So here's some WAS thought process, in keeping with the forum. I followed this line of thinking after reading Adinva's post about the conversation with her H. My thought was "the elephant in the room." And the fact that H and I have an elephant in the room right now that he's perfectly comfortable ignoring.
So that, coupled with an enjoyable day alone while H and son had boy scout activities, lead to an odd series of thoughts where, to me, H is the elephant in the room. I ended up thinking that I can think of a 100 reasons why I wouldn't want to live with an elephant. A real one, that is. It isn't that I don't think they're incredible, awesome, intelligent, fascinating, etc. They are. But they also cost a lot to keep, eat a ton, poop really big, messy piles, can be violent, smell bad, take up a lot of space, etc. (I probably don't need to list all 100 reasons, right?) So even though I think they're great, living with one is something entirely different.

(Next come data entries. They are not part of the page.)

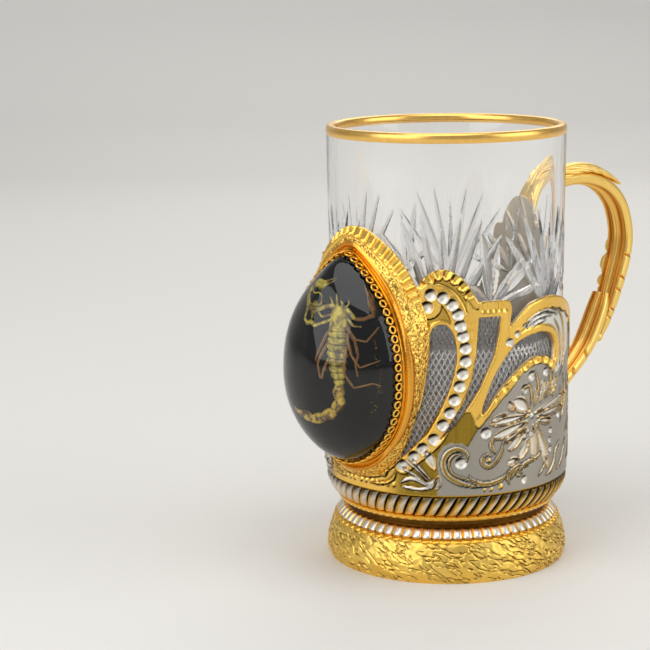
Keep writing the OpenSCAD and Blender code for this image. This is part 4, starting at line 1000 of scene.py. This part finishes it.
def cast_bar(shares, channel, notches=(), tabs=()):
    """A bar along a path: ridges and two channels inside, a soft crown outside, edges cut like a leaf."""
    sides = 80
    path = flowing(in_handle(shares), 0.25)
    ahead = np.gradient(path[:, :2], axis=0)
    ahead /= np.linalg.norm(ahead, axis=1)[:, None]
    out = np.stack([-ahead[:, 1], ahead[:, 0]], -1)
    a = circle(sides)
    wide = np.sign(np.cos(a)) * np.abs(np.cos(a)) ** 0.8
    thick = np.sign(np.sin(a)) * np.abs(np.sin(a)) ** 0.6
    spread = np.abs(wide)
    cut = np.zeros((len(path), sides))
    for place in notches:
        off = (path[:, 1:2] - place - 1.4 * (1 - spread)) / 0.3
        cut = cut + np.exp(-off ** 2) * ramp(spread, 0.72, 0.95)
    w = wide * path[:, 3:4] / 2 * (1 - 0.14 * cut)
    for place, long, reach in tabs:
        w = w + reach * np.clip(wide, 0, 1) ** 8 * np.exp(-((path[:, 1:2] - place) / long) ** 4)
    inner = ramp(-thick, 0.2, 0.8)
    ridge = np.maximum(1 - ramp(spread, 0.12, 0.26), ramp(spread, 0.7, 0.84))
    ridge = ridge - 0.45 * np.exp(-(wide / 0.05) ** 2) + 0.4 * np.exp(-((spread - 0.5) / 0.06) ** 2)
    crown = 0.25 * ramp(thick, 0.2, 0.8) * np.exp(-(wide / 0.14) ** 2)
    t = (thick * path[:, 2:3] / 2 + channel * inner * (1 - ridge) - crown) * (1 - 0.25 * cut)
    points = np.stack([path[:, :1] + out[:, :1] * t, w, path[:, 1:2] + out[:, 1:] * t], -1)
    ends = points.mean(1)[[0, -1]]
    # Painted shade: the channels and the notches of the edges are marked for darkening
    low = np.clip(inner * (1 - ridge) * 0.9 + 0.9 * cut, 0, 1)
    return (np.vstack([points.reshape(-1, 3), ends]), capped(len(path), sides)), np.r_[low.ravel(), 0, 0]


cast, tree, shader = finish("cast_gilding", "#F3BB46", 1, 0.2)
# Casting skin: soft waves of 1.5 mm under the plating, with finer ones on them
waves = noise(tree, coords(tree), 650, 4)
# Painted shade: orange brown in the channels and notches
gilded = blend(tree, value_of(tree, "recess"), "#FCD474", "#DE8E2C")
feed(tree, shader, gilded, scaled(tree, waves, 0.24, 0.42), bumped(tree, waves, 0.3, 0.00025))

arm_path = [(0.012, 0.96, 0.62, 1.05), (0.05, 1.05, 0.76, 1), (0.17, 1.125, 0.9, 0.95),
            (0.37, 1.15, 0.95, 0.93), (0.57, 1.137, 0.95, 0.93), (0.76, 1.08, 0.95, 0.95),
            (0.885, 0.985, 0.97, 0.98), (0.945, 0.85, 1, 1), (0.932, 0.735, 1.03, 1.02),
            (0.88, 0.62, 1.05, 1), (0.8, 0.475, 0.92, 0.88), (0.75, 0.375, 0.68, 0.64),
            (0.725, 0.32, 0.4, 0.4)]
arm_shape, low = cast_bar(arm_path, 1.1, (80.0, 73.2, 69.4, 63.4, 60.8),
                          ((82.5, 1.6, 0.9), (76.9, 2.2, 1.7), (71.3, 1.4, 1.2)))
tip = in_handle([arm_path[-1]])[0]
ball_line = np.array([(tip[0] - 0.4, 0, tip[1] - h) for h in np.linspace(-1.2, 2.2, 17)])
ball = limb(ball_line, 1.75 * np.sqrt(np.clip(1 - np.linspace(-1, 1, 17) ** 2, 0.004, 1)), 24, 1, (0, 1, 0))
points, faces = gather([arm_shape, ball])
arm = piece("cast_arm", points, faces, "holder", "gilt_brass", cast,
            {"recess": np.r_[low, np.zeros(len(ball[0]))]}, 55)
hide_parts("handle_arm")
strap_path = [(0.745, 0.54, 0.5, 0.7), (0.71, 0.465, 0.85, 0.86), (0.64, 0.365, 0.95, 0.9),
              (0.55, 0.272, 0.92, 0.88), (0.41, 0.18, 0.86, 0.84), (0.2, 0.08, 0.8, 0.9),
              (0.012, 0.02, 0.7, 1.05)]
shape, low = cast_bar(strap_path, 0.9, (50.4, 45.6, 41.5))
strap = piece("cast_strap", *shape, "holder", "gilt_brass", cast, {"recess": low}, 55)
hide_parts("handle_strap")
leaf_path = [(0.1, 1.12, 0.3, 0.35), (0.24, 1.18, 0.4, 0.4), (0.42, 1.206, 0.46, 0.42),
             (0.6, 1.195, 0.46, 0.42), (0.76, 1.15, 0.4, 0.38), (0.89, 1.105, 0.2, 0.2)]
shape, low = cast_bar(leaf_path, 0)
midrib = flowing(in_handle(leaf_path)[:, :2], 0.2)
leaflets = [shape]
for side in (-1, 1):
    for k in range(6):
        root = midrib[int((0.02 + 0.12 * k) * len(midrib))]
        tip = midrib[min(len(midrib) - 1, int((0.3 + 0.135 * k) * len(midrib)))]
        reach = side * (4.4 - 0.42 * k)
        near_x, near_z = 0.6 * root + 0.4 * tip
        far_x, far_z = 0.2 * root + 0.8 * tip
        line = flowing([(root[0], 0.3 * side, root[1] + 0.2), (near_x, 0.55 * reach, near_z + 0.1),
                        (far_x, 0.95 * reach, far_z - 0.9), (tip[0], reach, tip[1] - 1.3)], 0.2)
        share = np.linspace(0, 1, len(line))
        radii = np.interp(share, [0, 0.4, 0.75, 0.93, 1], [0.8, 1.7, 1.75, 1.0, 0.2])
        leaflets.append(limb(line, radii, 24, 0.42, (0, 0, 1)))
points, faces = gather(leaflets)
leaf_rest = piece("thumb_rest_leaf", points, faces, "holder", "gilt_brass", cast,
                  {"recess": np.r_[low, np.zeros(len(points) - len(low))]}, 55)
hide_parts("thumb_leaf")

# Small leaves that curl off the wall on both sides of the handle's root: thin cast blades with a
# waved edge, gilded like the handle
sprigs = []
for side in (-1, 1):
    a = math.radians(17 * side)
    line = flowing([(36.45, 79.6), (36.5, 83.2), (36.6, 86.8), (37.3, 89.8), (38.7, 91.6)], 0.3)
    line = np.stack([line[:, 0] * math.cos(a), line[:, 0] * math.sin(a), line[:, 1]], -1)
    share = np.linspace(0, 1, len(line))
    width = 2.4 * np.sin(math.pi * np.clip(0.1 + 0.85 * share, 0, 1)) ** 0.7
    width *= 1 - 0.18 * np.abs(np.sin(math.pi * share * 3))
    sprigs.append(limb(line, width, 20, 0.16, (math.cos(a), math.sin(a), 0)))
sprig = piece("root_sprigs", *gather(sprigs), "holder", "gilt_brass", cast, sharp=60)
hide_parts("root_leaves")

# Tea glass: a straight tumbler of cut crystal. Wheel-cut facets cover its lower three quarters: a net
# of diamonds below, and above it wide fans of long mitre cuts.
GLASS_R, DIAMONDS, FANS, NET_DEEP, FAN_DEEP = 34.0, 136, 6, 0.35, 0.9
GLASS_UNDER, GLASS_FLOOR = 27.4, 34.4
LONG_CUTS = ((0, 27, 0.9), (5.6, 31, 1.1), (-5.6, 31, 1.1), (11.3, 29.5, 1.3), (-11.3, 29.5, 1.3),
             (17.5, 25, 1.2), (-17.5, 25, 1.2))
SHORT_CUTS = ((-3, 21, 1.5), (2.2, 18, 1.2), (9.9, 13, 1.5), (15.6, 14, 1.3), (20, 6.5, 1.3), (-9, 9, 1.2))
# Each fan's first angle, its foot, and its cuts by sideways reach, rise and half width
fan_parts = ((-138, 74, LONG_CUTS), (-114, 79, SHORT_CUTS))
fans = [(start + 360 / FANS * k, low_end, *fan_cut) for k in range(FANS)
        for start, low_end, fan_cuts in fan_parts for fan_cut in fan_cuts]
turn = circle(1088)[None, :]
side_z = np.r_[np.arange(28.5, 68, 0.27), np.arange(68, 107, 0.35), np.linspace(107.5, 125.8, 12)][:, None]
lift, bloom = np.zeros((side_z.size, turn.size)), np.zeros((side_z.size, turn.size))
net = ramp(side_z, 30, 31) * (1 - ramp(side_z, 66, 68))
for way in (-1, 1):
    phase = (turn * DIAMONDS / (2 * math.pi) + way * side_z / 2.9) % 1
    line = net * np.clip(1.3 - np.abs(phase - 0.5) / 0.17, 0, 1)
    lift, bloom = np.minimum(lift, -NET_DEEP * line), np.maximum(bloom, line)
for degrees, low_end, over, rise, half in fans:
    share = np.clip((side_z - low_end) / rise, 0, 1)
    turned_by = (turn - math.radians(degrees) + math.pi) % (2 * math.pi) - math.pi
    off = np.abs(turned_by - share * over / GLASS_R) * GLASS_R * rise / math.hypot(rise, over)
    wide = half * (np.sin(math.pi * share ** 0.8) ** 0.7 + 1e-6) * (share > 0) * (share < 1) + 1e-6
    facet_cut = FAN_DEEP * np.clip(1 - off / wide, 0, 1) * np.minimum(1, wide / half)
    lift, bloom = np.minimum(lift, -facet_cut), np.maximum(bloom, np.minimum(facet_cut, 0.4))
lift = lift + 0.5 * np.clip((side_z - 78) / 48, 0, 1)
outside = lathe(np.c_[np.full(side_z.size, GLASS_R), side_z[:, 0]], turn, lift)
bottom = [(0.4, GLASS_UNDER), (31.6, GLASS_UNDER), (32.6, 27.6), (33.4, 28.0)]
lip_in = [(34.45, 126.2), (34.2, 126.7), (33.7, 126.98), (33.3, 127.0), (32.9, 126.98), (32.4, 126.7),
          (32.15, 126.2), (32.1, 125.6)]
inside = [(31.83, 100), (31.6, 78), (31.6, 60), (31.6, 38.2), (31.2, 36.4), (29.2, 34.6), (14, GLASS_FLOOR),
          (0.4, GLASS_FLOOR)]
rings = np.concatenate([lathe(bottom, turn), outside, lathe(lip_in, turn), lathe(inside, turn)])
points = np.vstack([rings.reshape(-1, 3), [[0, 0, GLASS_UNDER], [0, 0, GLASS_FLOOR]]])
crystal, tree, shader = finish("cut_crystal_glass", "#FFFFFF", 0, 0.0)
shader.inputs["IOR"].default_value = 1.5
# The wheel leaves a fine grey bloom in each cut
ground_cut = value_of(tree, "cut")
tree.links.new(scaled(tree, ground_cut, 1.0, 0.45), shader.inputs["Transmission Weight"])
# Faint waves of 12 mm left by the blowing
feed(tree, shader, roughness=scaled(tree, ground_cut, 0.0, 0.25),
     normal=bumped(tree, noise(tree, coords(tree), 80, 1), 0.05, 0.0004))
cut_marks = np.zeros(len(points))
cut_marks[len(bottom) * turn.size:(len(bottom) + side_z.size) * turn.size] = bloom.ravel()
glass = piece("cut_tumbler", points, capped(len(rings), turn.size), "glass", "crystal_glass", crystal,
              {"cut": cut_marks}, 24)
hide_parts("glass_tumbler")

# Gold band: liquid gold painted over the lip of the glass and fired, a thin film that follows the
# lip on both of its sides
fired, tree, shader = finish("fired_gold", "#F6C868", 1, 0.26)
feed(tree, shader, blend(tree, noise(tree, coords(tree), 600, 2), "#FAD07A", "#F0B858"))
band_line = [(34.5, 124.3), (34.6, 124.4), (34.62, 125.8), (34.52, 126.4), (34.25, 126.85), (33.7, 127.08),
             (33.3, 127.1), (32.8, 127.06), (32.35, 126.8), (32.05, 126.3), (32.0, 125.6), (32.0, 125.3),
             (32.08, 125.2), (32.1, 125.6), (32.15, 126.2), (32.4, 126.7), (32.9, 126.98), (33.3, 127.0),
             (33.7, 126.98), (34.2, 126.7), (34.45, 126.2), (34.5, 125.6)]
turn = circle(360)[None, :]
rim = piece("fired_gold_band", lathe(band_line, turn), quads(len(band_line), turn.size, True), "glass",
            "fired_gold", fired, sharp=50)
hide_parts("gilt_rim")

# Studio: a pale floor that sweeps up behind, and soft lamps from the left, the right, above and
# behind. Sizes here are in metres.
FLOOR_SIDE = 3.5
away_way, side_way = Vector((0.669, 0.743, 0)), Vector((0.743, -0.669, 0))
sweep = ((-3.5, 0), (0.6, 0), (1.0, 0), (1.15, 0.03), (1.28, 0.12), (1.35, 0.3), (1.36, 1.6))
paper, tree, shader = finish("pale_paper", "#E6E3DD", 0, 0.9)
floor_points = []
for away_m, rise in sweep:
    for side_m in (-FLOOR_SIDE, FLOOR_SIDE):
        p = away_way * away_m + side_way * side_m
        floor_points.append((p.x, p.y, rise))
strips = [[2 * k, 2 * k + 1, 2 * k + 3, 2 * k + 2] for k in range(len(sweep) - 1)]
floor_mesh = bpy.data.meshes.new("paper_sweep")
floor_mesh.from_pydata(floor_points, [], strips)
floor_mesh.shade_smooth()
floor_mesh.materials.append(paper)
floor = bpy.data.objects.new("paper_sweep", floor_mesh)
bpy.context.scene.collection.objects.link(floor)

world = bpy.data.worlds.new("studio")
bpy.context.scene.world = world
world.use_nodes = True
world.node_tree.nodes["Background"].inputs["Color"].default_value = srgb("#E4E6EA")
world.node_tree.nodes["Background"].inputs["Strength"].default_value = 0.55
for name, place, size, power in (("left_softbox", (-0.95, 0.05, 0.5), 0.9, 4.2),
                                 ("right_softbox", (0.5, -0.95, 0.5), 0.9, 4.0),
                                 ("top_softbox", (-0.25, -0.2, 1.1), 0.9, 4.6),
                                 ("back_softbox", (0.7, 0.55, 0.7), 0.7, 2.2)):
    lamp = bpy.data.objects.new(name, bpy.data.lights.new(name, "AREA"))
    bpy.context.scene.collection.objects.link(lamp)
    lamp.data.size = size
    lamp.data.energy = power
    lamp.location = place
    lamp.rotation_euler = (Vector((0, 0, 0.06)) - Vector(place)).to_track_quat("-Z", "Y").to_euler()
bpy.context.scene.view_settings.view_transform = "Standard"
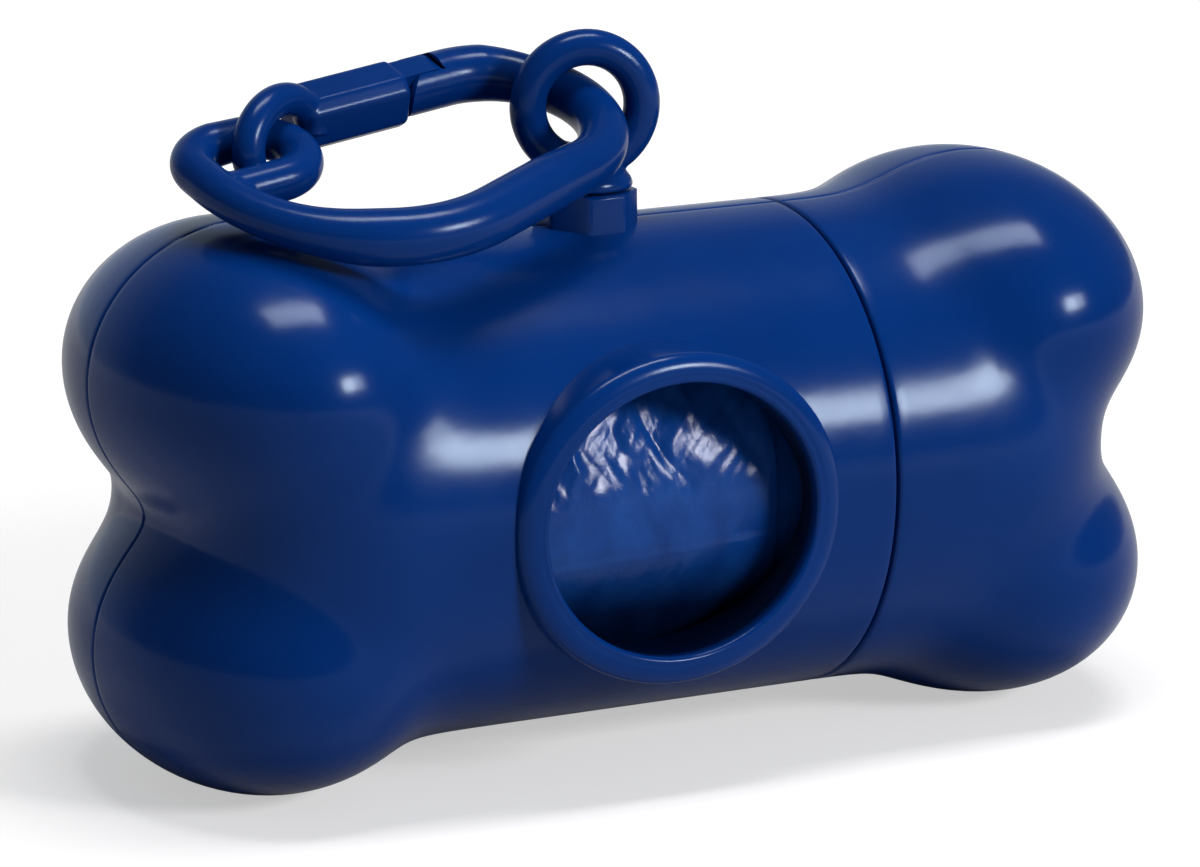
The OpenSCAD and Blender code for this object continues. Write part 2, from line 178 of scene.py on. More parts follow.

And even though the elephant is not something I would care to live with, I wouldn't want it killed to punished or anything else bad to happen to it. In fact, putting it with another elephant seems like the best thing for it. I would even be excited to see it when I went to the zoo, maybe bring it a couple of apples (assuming they eat apples.) And I could do/feel that because I woudln't have to live with it anymore and feel over-burdened/frustrated/annoyed by the list of 100 reasons.
Instead, I live with a dog. He is a wonderful border collie named Starbuck. To me, he is absolutely perfect. Is he perfect? Of course not! Just to me. And not just because I love him, because I would love the elephant, too. But because he has a ton of qualities that I find very enjoyable TO LIVE WITH. He's very loyal, obedient, friendly, smart, energetic, cute, affectionate, clean, completely housebroken, doesn't chew up anything, etc. However, he also has a lot of traits that some other people would NOT like, evidenced by the fact that he's a rescue from the pound. He's 45-50 pounds (too big?), sheds a lot, is very energetic (needs lots of exercise,) leaves his toys all over the house, barks when he's excited, eats quite a bit, poops fairly large piles, and lifts his legs on EVERYTHING. So even though he's far from perfect, he's still perfect for me. I can overlook his shortcomings because the good far outweighs the bad.
H is the elephant in the room. I don't want to live with an elephant, and I can't make an elephant into a dog. I can't see that I would even try.
And so is the evolution of a WAS. At least my version.